Un taimado ciudadano puso el otro día en apuros al presidente del Gobierno sin más que preguntarle cuánto cuesta a día de hoy un café. Zapatero, de suyo tendente al optimismo, aventuró un precio más bajo de lo que -en general- cobran por esa infusión en la mayoría de los bares. Sobra decir que el pequeño desliz causó gran alboroto y acaso algún alborozo entre la mayoría de la audiencia.

Tan trascendente asunto acabó siendo la más llamativa noticia del interrogatorio al que fue sometido el primer ministro por cien ciudadanos en un programa de televisión. La anécdota, elevada a categoría de titular, indica hasta qué punto las preocupaciones del gentío difieren de las batallitas de café y guerra civil virtual en las que andan enfrascados sus gobernantes y quienes aspiran a serlo.

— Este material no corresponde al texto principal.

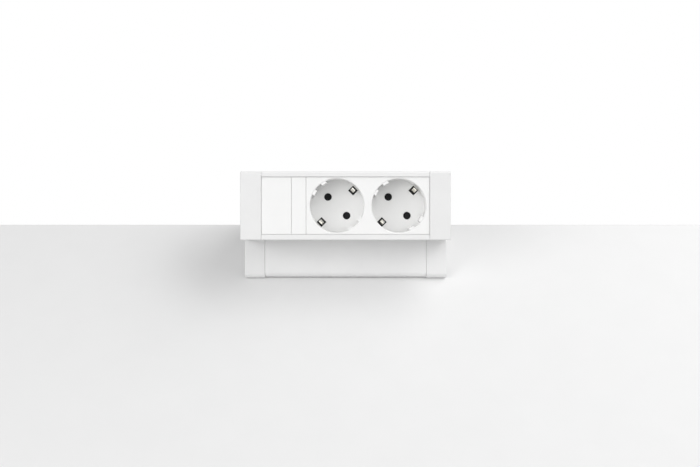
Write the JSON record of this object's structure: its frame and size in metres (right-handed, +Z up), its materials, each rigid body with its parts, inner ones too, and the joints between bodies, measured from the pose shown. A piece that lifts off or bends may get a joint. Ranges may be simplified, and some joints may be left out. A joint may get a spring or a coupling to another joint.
{
  "type": "desk power strip",
  "caption": "Stepped white desk power unit with a leaning face, earthed two-pin sockets, blank inserts, end caps and a rear desk clamp.",
  "frame": {"origin": "centre of the seat, on the desk top under the base", "axes": "+X along the strip, left to right seen from the front; +Y to the rear wall; +Z up"},
  "size_m": [0.1476, 0.0774, 0.16],
  "materials": {
    "white_powder_coat": "satin white powder coat on aluminium",
    "white_cap": "satin white painted die-cast zinc",
    "white_plastic": "fine-textured white polycarbonate",
    "carrier_plastic": "black moulded polyamide",
    "shutter_plastic": "black acetal",
    "brass": "rolled brass strip",
    "nickel": "nickel-plated brass strip",
    "spring_steel": "drawn spring steel wire",
    "zinc_steel": "bright zinc-plated steel",
    "white_steel": "white powder coat on steel",
    "black_rubber": "matt black rubber",
    "black_plastic": "fine-textured black nylon",
    "block_plastic": "natural polyamide",
    "insulation_brown": "brown PVC insulation",
    "insulation_blue": "blue PVC insulation",
    "insulation_green": "green and yellow PVC insulation"
  },
  "bodies": {
    "housing": {"housing_profile": "white_powder_coat", "left_end_cap": "white_cap", "right_end_cap": "white_cap", "end_cap_screws": "zinc_steel", "blank_plate": "white_plastic", "spacer_plate": "white_plastic", "double_socket_plate": "white_plastic", "left_shutter_spring": "spring_steel", "right_shutter_spring": "spring_steel", "contact_carrier": "carrier_plastic", "live_busbar": "brass", "neutral_busbar": "brass", "earth_busbar": "nickel", "carrier_cover": "carrier_plastic", "carrier_screws": "zinc_steel", "terminal_block": "block_plastic", "terminal_screws": "zinc_steel", "terminal_fixing_screws": "zinc_steel", "live_lead": "insulation_brown", "neutral_lead": "insulation_blue", "earth_lead": "insulation_green", "bond_lead": "insulation_green", "bond_screw": "zinc_steel", "cable_bush": "black_plastic", "cord_grip_base": "black_plastic", "cord_grip_saddle": "black_plastic", "cord_grip_screws": "zinc_steel", "seat_pads": "black_rubber", "edge_pad": "black_rubber", "clamp_bracket": "white_steel", "bracket_bolts": "zinc_steel", "bracket_nut_bar": "zinc_steel", "clamp_nut": "zinc_steel"},
    "left_shutter": {"left_shutter": "shutter_plastic"},
    "right_shutter": {"right_shutter": "shutter_plastic"},
    "clamp_pad": {"clamp_pad": "zinc_steel", "pad_facing": "black_rubber"},
    "clamp_screw": {"clamp_screw": "zinc_steel", "clamp_knob": "black_plastic"}
  },
  "joints": [
    {"name": "left_shutter_turn", "type": "hinge", "parent": "housing", "child": "left_shutter", "pos_m": [-0.006, -0.0056, 0.04901], "axis": [0, -0.766, 0.6428], "range_deg": [0, 38], "stiffness_Nm_per_rad": 0.004, "springref_deg": -5.73},
    {"name": "right_shutter_turn", "type": "hinge", "parent": "housing", "child": "right_shutter", "pos_m": [0.03735, -0.0056, 0.04901], "axis": [0, -0.766, 0.6428], "range_deg": [0, 38], "stiffness_Nm_per_rad": 0.004, "springref_deg": -5.73},
    {"name": "clamp_travel", "type": "slide", "parent": "housing", "child": "clamp_pad", "axis": [0, 0, 1], "range_m": [-0.01, 0.01]},
    {"name": "clamp_screw_turn", "type": "hinge", "parent": "clamp_pad", "child": "clamp_screw", "pos_m": [0, 0.008, -0.04], "axis": [0, 0, 1], "range_deg": [-2900, 2900]}
  ],
  "couplings": [
    {"joint": "clamp_screw_turn", "follows": "clamp_travel", "rad_per_m": 5026.5}
  ]
}
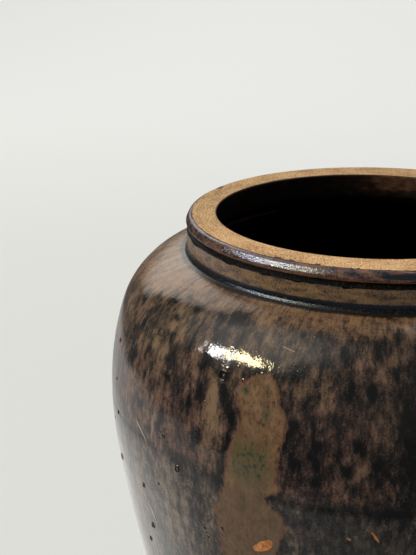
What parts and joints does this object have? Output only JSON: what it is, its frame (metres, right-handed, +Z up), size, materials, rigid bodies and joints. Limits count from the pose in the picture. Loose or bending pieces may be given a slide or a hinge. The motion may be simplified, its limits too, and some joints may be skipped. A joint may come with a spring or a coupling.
{
  "type": "martaban storage jar",
  "caption": "Wide-mouthed stoneware storage jar with a thick flat-topped bare lip, a short neck, a broad rounded shoulder and dark mottled iron glaze outside and inside.",
  "frame": {"origin": "centre of the foot, on the ground", "axes": "+Z up along the jar's axis of turning; -Y is the side that faces the picture's viewer; +X is the viewer's right"},
  "size_m": [0.4216, 0.4216, 0.47],
  "materials": {
    "foot_clay": "matt",
    "body_clay": "matt",
    "lip_clay": "matt",
    "luting_slip": "matt",
    "outer_glaze": "gloss",
    "inner_glaze": "gloss",
    "pooled_glaze": "gloss"
  },
  "bodies": {
    "root": {"base_slab": "foot_clay", "base_joint_slip": "luting_slip", "lower_body": "body_clay", "belly_joint_slip": "luting_slip", "upper_body": "body_clay", "neck_joint_slip": "luting_slip", "neck_collar": "body_clay", "lip_joint_slip": "luting_slip", "lip_ring": "lip_clay", "outer_glaze": "outer_glaze", "inner_glaze": "inner_glaze", "lip_groove_glaze": "pooled_glaze", "neck_crease_glaze": "pooled_glaze", "glaze_blisters": "outer_glaze"}
  },
  "joints": []
}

La del café es, naturalmente, una pregunta-trampa en la que seguramente caerían muchos otros políticos si se les inquiriese por ese o cualquier otro aspecto de la vida cotidiana. Prueben a preguntarle a los concejales de su ciudad -salvo, si acaso, al de Transportes- por el precio de un billete de autobús y fácilmente comprobarán que los titubeos en la respuesta no habrán de ser muy distintos de los que el otro día exhibió el azorado Zapatero.

Nada importa a estos efectos que los políticos consultados pertenezcan al ramo de la izquierda -en teoría partidaria del transporte público- o al de la derecha, aparentemente favorable -también en la teoría- a la privatización general de los servicios. En realidad, la experiencia demuestra palmariamente que todos, sean conservadores o progresistas, se suben con el mismo entusiasmo al coche oficial desde el que resulta difícil saber cuánto vale un billete de autobús, una barra de pan, un café o una pechuga de pollo.

Mal asunto si la población y quienes la gobiernan están tan distanciados en sus inquietudes. Mientras el común de los ciudadanos se preocupa por tontas fruslerías tales que el café, el bonobús o el plazo mensual de la hipoteca, los políticos parecen empeñarse en dirimir otras cuestiones de más hondo -y paradójicamente, superfluo- calado ideológico.

De hecho, ya andamos -o mejor dicho, andan- otra vez a patadas en la entrepierna, como en los viejos tiempos raciales de aquella España que usaba la bota y el fusil a modo de instrumentos de diálogo. Políticos hay que hablan con toda soltura de "guerra civil"; y tampoco faltan intelectuales que expresen sus ansias de "fusilar" cada mañana antes del desayuno a un par de sus adversarios ideológicos.

Todo esto suena muy truculento, pero no hay razón alguna para asustarse.

Por mucho ruido que hagan los gobernantes, la oposición y sus escritores y teólogos adjuntos, lo cierto es que el pueblo en general vive felizmente ajeno a estas batallitas de café. España cuenta, para su fortuna, con una sólida clase media y disfruta desde hace años de una situación económica razonablemente saneada. Dos consistentes factores de estabilización contra los que nada puede la irresponsabilidad de algunos o muchos políticos empeñados en resucitar -a izquierda y derecha- las viejas pendencias entre imaginarios "fachas" y "rojos".

Tanto da que ocupen sus afanes en inventar una quimérica división entre dos Españas dispuestas a tirarse otra vez a degüello. Difícil lo tienen los profetas del Apocalipsis cuando el más grave problema de la población española en estas vísperas de Semana Santa es decidir si el pago de la hipoteca le permite la elección entre un viaje al Caribe o una escapada a cualquiera de las capitales de Europa en promoción.

Desentendidos de las graves cuestiones de política-ficción que con tanto encono promueven sus gobernantes, los ciudadanos de la Península prefieren la relajada charla futbolística en el bar a las batallitas del abuelo Cebolleta. Ellos sí saben lo que vale un café e incluso un peine.